Tuesday, September 15, 2009

Keith Floyd, The Proclaimers and me


It was with real sadness that I heard the news of Keith Floyd's death at just 65, although judging by the recent pictures he had obviously lived a lot of life in those seven decades.
I was pursued, not quite relentlessly it should be admitted, by Keith Floyd during my second year of university, and his first attempted pick-up was so surreal and humorous (at the time, guys, at the time) that it led to myself and my best friend being ejected from a Modern Tutorial for laughing. I am obviously going to bore you with the story here.

I was in the newly opened French Brasserie in Park Street, Bristol, dressed to the nines at 11 o'clock in the morning (don't ask, the look involved tailored shorts) because that afternoon's tutorial was with the sex-god-Tom-Mason. Timeline 1983, I reckon. Whilst drinking my cappuccino (it was the days before lattes) the waiter walked over with a Creme de Menthe Frappe in your classic American cocktail glass. My first student thought was "I didn't order that and I can't pay for it", but my protestations were met by a French-accented "It was sent by the gentleman over there, and he asks if you would join him?"
I scanned, and my gaze locked onto .... well, the ageing roue in the corner, who beckoned me. With his finger. Reader, I did not join him, or drink his bloody minty cocktail either. On recreating the event in the aforementioned tutorial, it was the choice of drink he sent over that so flummoxed me. Did I look like a Creme de Menthe Frappe sort of girl? Was he attempting to appear sophisticated? Was he attempting to appear unsophisticated? I never did figure it out, and I wonder still.
Another couple of encounters were met with my blank refusals, due to age, marital status and general roue-ness, and then, having burnt my Keith Floyd bridges, doesn't the bugger appear on national television with Floyd on Fish and become a minor sensation. I saw him a couple of years later in the regulation light-coloured Roller/Bentley/Mercedes with the new wife, of the tall, long-blonde-hair-big-boned variety, and thought ........ well, you can guess.

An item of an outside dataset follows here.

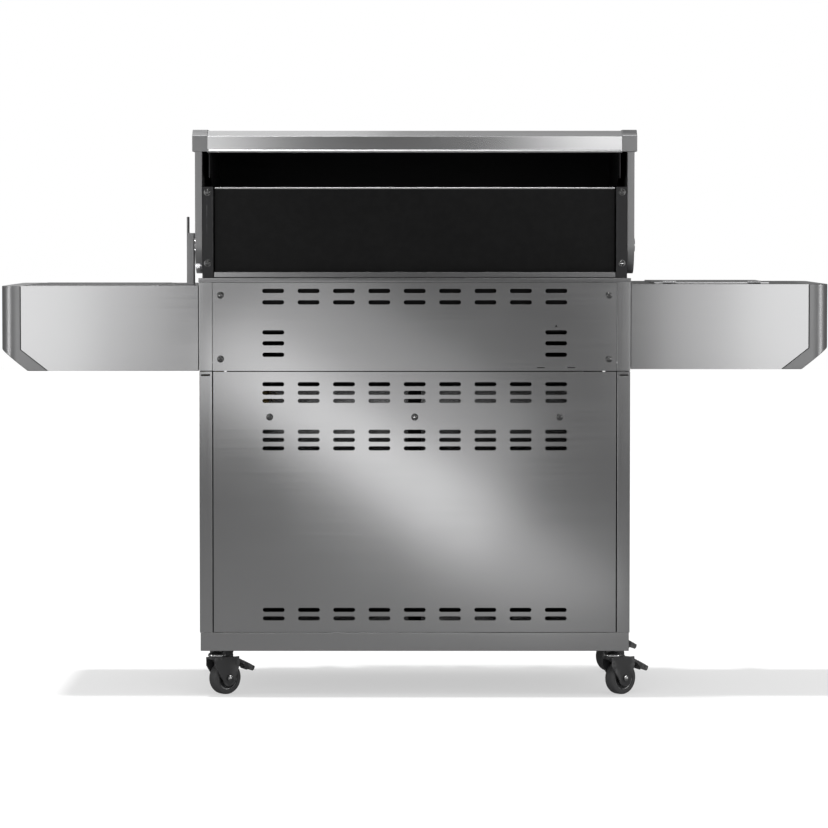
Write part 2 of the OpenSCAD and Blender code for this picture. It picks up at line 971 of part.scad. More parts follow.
module right_shelf() {
    color(steel)
    difference() {
        union() {
            shelf_body(right_shelf_z);
            // Raised work area
            deck_panel(0, right_deck - sheet, right_deck + deck_rise);
        }
        deck_panel(sheet, right_deck - sheet - 1, right_deck + deck_rise - sheet);
    }
}

// The right deck's raised area from z0 to z1, pulled in by i
module deck_panel(i, z0, z1) {
    block([deck_x0 + i, shelf_front + 25 + i, z0], [deck_x1 - i, shelf_rear - 25 - i, z1]);
}

module left_shelf() {
    color(steel)
    difference() {
        mirror([1, 0, 0]) shelf_body(left_shelf_z);
        block([side_x - side_w / 2, side_y - side_d / 2, left_deck - 10],
              [side_x + side_w / 2, side_y + side_d / 2, left_deck + 1]);
        rod_y(side_x, side_knob_z, shelf_front - 1, shelf_front + 4, stem_r + 3);
    }
}

// Pan, burner head, feed pipe and valve of the side burner
module side_burner() {
    half_w = side_w / 2 - gap;
    half_d = side_d / 2 - gap;
    low = left_deck - side_depth;
    rim_z = left_deck - sheet;
    color(steel) {
        difference() {
            union() {
                block([side_x - half_w, side_y - half_d, low],
                      [side_x + half_w, side_y + half_d, left_deck - 0.2]);
                block([side_x - half_w - 12, side_y - half_d - 12, rim_z - sheet],
                      [side_x + half_w + 12, side_y + half_d + 12, rim_z]);
            }
            block([side_x - half_w + sheet, side_y - half_d + sheet, low + sheet],
                  [side_x + half_w - sheet, side_y + half_d - sheet, left_deck + 1]);
        }
        translate([side_x, side_y, low + bite]) cylinder(r = 20, h = 14);
        translate([side_x, side_y, low + 14]) cylinder(r = 44, h = 10);
        translate([side_x, side_y, low + 23]) cylinder(r1 = 38, r2 = 32, h = 7);
        translate([side_x, side_y, side_knob_z]) cylinder(r = 9, h = low - side_knob_z + 1);
        rod_y(side_x, side_knob_z, shelf_front + 30, side_y + 9, 9);
        block([side_x - 13, shelf_front + 6, side_knob_z - 13],
              [side_x + 13, shelf_front + 32, side_knob_z + 13]);
        rod_y(side_x, side_knob_z, shelf_front - bezel_t - gap - 15, shelf_front + 7, stem_r);
    }
}

module side_burner_grate() {
    top = left_deck - 2;
    low = left_deck - side_depth + sheet;
    hw = 104;
    hd = 146;
    color(iron)
    translate([side_x, side_y, 0]) {
        difference() {
            block([-hw, -hd, top - 8], [hw, hd, top]);
            block([-hw + 8, -hd + 8, top - 9], [hw - 8, hd - 8, top + 1]);
        }
        for (a = [0, 90, 180, 270])
            rotate(a)
                block([34, -3.5, top - 8], [(a % 180 == 0 ? hw : hd) - 4, 3.5, top]);
        for (x = [-hw, hw - 8], y = [-hd, hd - 8])
            block([x, y, low], [x + 8, y + 8, top - 4]);
    }
}

module side_burner_lid() {
    half = side_lid_w / 2;
    y0 = side_y - side_lid_d / 2;
    y1 = side_y + side_lid_d / 2;
    color(bright_steel) {
        block([side_x - half, y0, side_lid_z], [side_x + half, y1, side_lid_z + side_lid_t]);
        for (x = [side_x - 90, side_x + 90])
            difference() {
                union() {
                    rod_x(side_hinge_y, side_hinge_z, x - 14, x + 14, 3);
                    block([x - 14, y1 - bite, side_lid_z + 0.5],
                          [x + 14, side_hinge_y, side_lid_z + side_lid_t]);
                }
                rod_x(side_hinge_y, side_hinge_z, x - 15, x + 15, 1.5 + fit);
            }
    }
}

// Flanged bracket for a spit motor, standing on the right shelf
module spit_motor_bracket() {
    x0 = 477;
    x1 = 492;
    half_d = 27;
    flange_top = 978;
    color(casting)
    difference() {
        union() {
            block([x1 - 3, spit_y - half_d, right_deck], [x1, spit_y + half_d, 1013]);
            for (y = [spit_y - half_d, spit_y + half_d - 3])
                block([x0, y, right_deck], [x1, y + 3, flange_top]);
            block([x0, spit_y - half_d, right_deck],
                  [x1 + 26, spit_y + half_d, right_deck + 3]);
        }
        rod_x(spit_y, spit_z, x0 - 1, x1 + 1, spit_r);
        rod_x(spit_y, 990, x1 - 5, x1 + 1, 4);
        block([x1 - 5, spit_y - 4, 990], [x1 + 1, spit_y + 4, 1014]);
    }
}

// ---- Casters ----

function caster_place(i) = [
    i % 2 == 0 ? caster_x : -caster_x,
    i < 2 ? caster_rear : caster_front,
    0
];

// A caster's piece, drawn with its wheel trailing along +X from the swivel axis
module at_caster(i) {
    translate(caster_place(i)) rotate(caster_turn[i]) children();
}

// Corner plates with the fixed stems that the forks swivel on
module caster_mounts() {
    color(charcoal)
    for (i = [0 : 3])
        translate(caster_place(i)) {
            inner = i % 2 == 0 ? -1 : 1;
            block([min(40 * inner, -28 * inner), -36, tray_z],
                  [max(40 * inner, -28 * inner), 36, tray_z + 3]);
            cylinder_between(12, tray_z + 2, tray_z + 18);
            cylinder_between(6, 72, tray_z + 3);
            cylinder_between(11, fork_hub + gap, fork_hub + 2.5);
            cylinder_between(9, 71, fork_top - 4 - gap);
        }
}

module cylinder_between(r, z0, z1) {
    translate([0, 0, z0]) cylinder(r = r, h = z1 - z0);
}

// Side view of one fork leg
module fork_leg() {
    polygon([
        [-16, fork_top], [48, fork_top], [50, 64], [trail + 16.5, wheel_r - 4],
        [trail - 16.5, wheel_r - 4], [-16, 62]
    ]);
    translate([trail, wheel_r]) circle(r = 17);
}

module fork(i) {
    color(rubber)
    at_caster(i)
    difference() {
        union() {
            for (y = [fork_in, -fork_in - fork_t])
                from_front(y, y + fork_t) fork_leg();
            block([-16, -fork_in - fork_t, fork_top - 4], [48, fork_in + fork_t, fork_top]);
            cylinder_between(17, fork_top - 4, fork_hub);
            rod_y(trail, wheel_r, -fork_in - 1, fork_in + 1, 4);
            for (y = [-fork_in - fork_t - 3, fork_in + fork_t])
                rod_y(trail, wheel_r, y, y + 3, 6.5);
            rod_y(brake_x, brake_z, -fork_in - 1, fork_in + 1, 2.5);
        }
        cylinder_between(6 + fit, fork_top - 5, fork_hub + 1);
        // Room for the brake pedal's hub and its arm
        block([brake_x - 7, -fork_in, fork_top - 5], [50, fork_in, fork_top + 1]);
    }
}

module wheel(i) {
    tread = 3;
    half = wheel_w / 2;
    color(rubber)
    at_caster(i)
    translate([trail, 0, wheel_r]) rotate([90, 0, 0])
        rotate_extrude($fn = 96)
            polygon([
                [4.06, -13.2], [9, -13.2], [10, -half + 3], [24, -half + 3], [26, -half],
                [wheel_r - tread, -half], [wheel_r, -half + tread], [wheel_r, half - tread],
                [wheel_r - tread, half], [26, half], [24, half - 3], [10, half - 3],
                [9, 13.2], [4.06, 13.2]
            ]);
}

// Brake pedal: a hub on the fork's cross pin and a tread plate that slopes down
module brake(i) {
    half = 11;
    color(iron)
    at_caster(i)
    difference() {
        union() {
            rod_y(brake_x, brake_z, -half - 1.5, half + 1.5, 4.7);
            from_front(-half, half)
                polygon([
                    [brake_x, brake_z + 4.5], [brake_x + 10, brake_z + 4], [94, 54],
                    [94, 50], [brake_x + 10, brake_z - 4.5], [brake_x, brake_z - 4.5]
                ]);
        }
        rod_y(brake_x, brake_z, -half - 3, half + 3, 2.5 + fit);
    }
}

base_tray();
side_panel(1);  // side_panel_right
side_panel(-1);  // side_panel_left
upper_side_panels();
rear_lower_panel();
rear_upper_panel();
rear_top_rail();
panel_screws();
front_frame();
control_panel();
knob_bezels();
firebox();
firebox_rear_wall();
hinge_posts();
main_burners();
flame_tamers();
cooking_grids();
gas_manifold();
warming_rack();
right_shelf();
shelf_cap(1, right_shelf_z);  // right_shelf_cap
left_shelf();
shelf_cap(-1, left_shelf_z);  // left_shelf_cap
side_burner();
side_burner_grate();
spit_motor_bracket();
caster_mounts();
drip_tray();
lid_shell();
lid_liner();
lid_cap(1);  // lid_cap_right
lid_cap(-1);  // lid_cap_left
lid_handle();
lid_handle_brackets();
lid_hinge_pins();
gauge_body();
gauge_needle();
door(1);  // door_right
door(-1);  // door_left
door_handle(1);  // door_handle_right
door_handle(-1);  // door_handle_left
numbered_knob(0);  // knob_1
numbered_knob(1);  // knob_2
numbered_knob(2);  // knob_3
numbered_knob(3);  // knob_4
numbered_knob(4);  // knob_5
knob(side_x, side_knob_z, shelf_front - bezel_t - gap);  // side_burner_knob
side_burner_lid();
fork(0);  // fork_rear_right
wheel(0);  // wheel_rear_right
brake(0);  // brake_rear_right
fork(1);  // fork_rear_left
wheel(1);  // wheel_rear_left
brake(1);  // brake_rear_left
fork(2);  // fork_front_right
wheel(2);  // wheel_front_right
brake(2);  // brake_front_right
fork(3);  // fork_front_left
wheel(3);  // wheel_front_left
brake(3);  // brake_front_left
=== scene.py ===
import json
import math

import bmesh
import bpy
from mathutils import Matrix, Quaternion, Vector


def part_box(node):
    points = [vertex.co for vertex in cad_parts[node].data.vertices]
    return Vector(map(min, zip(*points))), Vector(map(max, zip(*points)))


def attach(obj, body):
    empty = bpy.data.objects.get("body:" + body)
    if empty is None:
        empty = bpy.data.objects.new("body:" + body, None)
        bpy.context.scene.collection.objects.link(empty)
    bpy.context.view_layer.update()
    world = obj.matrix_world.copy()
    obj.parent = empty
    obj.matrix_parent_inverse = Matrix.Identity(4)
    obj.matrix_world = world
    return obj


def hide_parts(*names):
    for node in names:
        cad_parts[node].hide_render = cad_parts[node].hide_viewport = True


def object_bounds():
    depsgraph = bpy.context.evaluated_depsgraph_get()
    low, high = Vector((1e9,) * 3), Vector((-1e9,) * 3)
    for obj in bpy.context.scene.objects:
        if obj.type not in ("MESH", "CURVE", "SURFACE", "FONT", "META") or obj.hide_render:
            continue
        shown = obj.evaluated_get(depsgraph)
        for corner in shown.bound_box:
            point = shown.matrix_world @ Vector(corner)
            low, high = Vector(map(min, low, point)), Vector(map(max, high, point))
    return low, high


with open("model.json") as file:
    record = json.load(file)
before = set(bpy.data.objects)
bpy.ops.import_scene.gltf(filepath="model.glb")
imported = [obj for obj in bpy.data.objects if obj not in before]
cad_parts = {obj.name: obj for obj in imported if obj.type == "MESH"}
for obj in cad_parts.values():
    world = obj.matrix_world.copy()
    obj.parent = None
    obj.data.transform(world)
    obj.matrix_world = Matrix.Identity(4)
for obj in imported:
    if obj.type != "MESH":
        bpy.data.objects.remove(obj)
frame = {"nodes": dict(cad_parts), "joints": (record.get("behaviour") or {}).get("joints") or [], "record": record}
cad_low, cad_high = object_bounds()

MM = 0.001

# ---------------------------------------------------------------- camera

LENS_MM = 165.65
SENSOR_MM = 36
FAR_CLIP = 60
EYE = Vector((0.0015, 8.29, 0.991))
TILT = math.radians(2.81)


def set_up_camera():
    data = bpy.data.cameras.new("eye")
    data.lens = LENS_MM
    data.sensor_width = SENSOR_MM
    data.clip_end = FAR_CLIP
    eye = bpy.data.objects.new("eye", data)
    eye.location = EYE
    eye.rotation_euler = (math.radians(90) - TILT, 0, math.radians(180))
    bpy.context.scene.collection.objects.link(eye)
    bpy.context.scene.camera = eye


# ---------------------------------------------------------------- shader building


class Wiring:
    """Adds nodes to one node tree and links them, so that a finish reads top to bottom."""

    def __init__(self, tree):
        self.tree = tree

    def node(self, kind, **settings):
        made = self.tree.nodes.new(kind)
        for key, value in settings.items():
            setattr(made, key, value)
        return made

    def link(self, source, target):
        self.tree.links.new(source, target)

    def feed(self, socket, value):
        if isinstance(value, bpy.types.NodeSocket):
            self.link(value, socket)
        else:
            socket.default_value = value

    def math(self, operation, a, b=0.0):
        made = self.node("ShaderNodeMath", operation=operation)
        self.feed(made.inputs[0], a)
        self.feed(made.inputs[1], b)
        return made.outputs[0]

    def noise(self, vector, scale, detail=2.0, roughness=0.5):
        made = self.node("ShaderNodeTexNoise")
        self.link(vector, made.inputs["Vector"])
        self.feed(made.inputs["Scale"], scale)
        made.inputs["Detail"].default_value = detail
        made.inputs["Roughness"].default_value = roughness
        return made.outputs["Fac"]

    def stretch(self, vector, scale):
        made = self.node("ShaderNodeVectorMath", operation="MULTIPLY")
        self.link(vector, made.inputs[0])
        self.feed(made.inputs[1], scale)
        return made.outputs[0]

    def remap(self, value, low, high, to_low=0.0, to_high=1.0):
        made = self.node("ShaderNodeMapRange")
        made.clamp = True
        self.feed(made.inputs["Value"], value)
        made.inputs["From Min"].default_value = low
        made.inputs["From Max"].default_value = high
        self.feed(made.inputs["To Min"], to_low)
        self.feed(made.inputs["To Max"], to_high)
        return made.outputs["Result"]

    def blend(self, factor, a, b):
        made = self.node("ShaderNodeMix", data_type="RGBA")
        self.feed(made.inputs[0], factor)
        self.feed(made.inputs[6], a)
        self.feed(made.inputs[7], b)
        return made.outputs[2]

    def bump(self, height, strength, distance, normal=None):
        made = self.node("ShaderNodeBump")
        self.link(height, made.inputs["Height"])
        self.feed(made.inputs["Strength"], strength)
        self.feed(made.inputs["Distance"], distance)
        if normal is not None:
            self.link(normal, made.inputs["Normal"])
        return made.outputs["Normal"]


def effect_group(name, inputs, outputs):
    tree = bpy.data.node_groups.new(name, "ShaderNodeTree")
    for label, kind, value in inputs:
        made = tree.interface.new_socket(label, in_out="INPUT", socket_type=kind)
        made.default_value = value
    for label, kind in outputs:
        tree.interface.new_socket(label, in_out="OUTPUT", socket_type=kind)
    wire = Wiring(tree)
    into = wire.node("NodeGroupInput").outputs
    out_of = wire.node("NodeGroupOutput").inputs
    place = wire.node("ShaderNodeTexCoord").outputs["Object"]
    return tree, wire, into, out_of, place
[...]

But this meeting people just before the cusp of their fame is a leitmotif of my life.
My absolute favourite occurred in an Indian Restaurant in Bristol. Someone tried to leave without paying, and a minor altercation involving staff and knives ensued, all witnessed by customers. None of whom wanted to admit they saw anything, or make a statement (as usual). I arrived back, having deposited knives and suspected offenders at the station, and picked on the table of four who had been closest to the action, two of which were fairly nerd-ish looking twin red-headed Scottish boys. I homed in on the one wearing glasses (my memory is definitely that only one of them was wearing glasses). Even though I couldn't actually understand a word he said and, I suspect, vice versa, he cracked and I spent the next hour or so taking a statement from him. Although initially grumpy, he and the other three soon loosened up and whilst chatting between the evidence gathering told me they were in a band. I undoubtedly replied "Oh, that's nice" or some such, and never even asked the name. I swear less than three months later "Letter from America" was in the charts and they were on Top of the Pops.
Here's to the good citizens that are The Proclaimers. Who are very much alive and appearing in Dumfries soon.

Finally, goodbye Patick Swayze too. I am one of the very few that has never seen Ghost, did not like Dirty Dancing (too big an age-gap between him and Baby for my liking) but thought him brill in Donnie Darko. His was a mullet to remember.
I did not, to the best of my knowledge, ever meet Patrick before he was famous.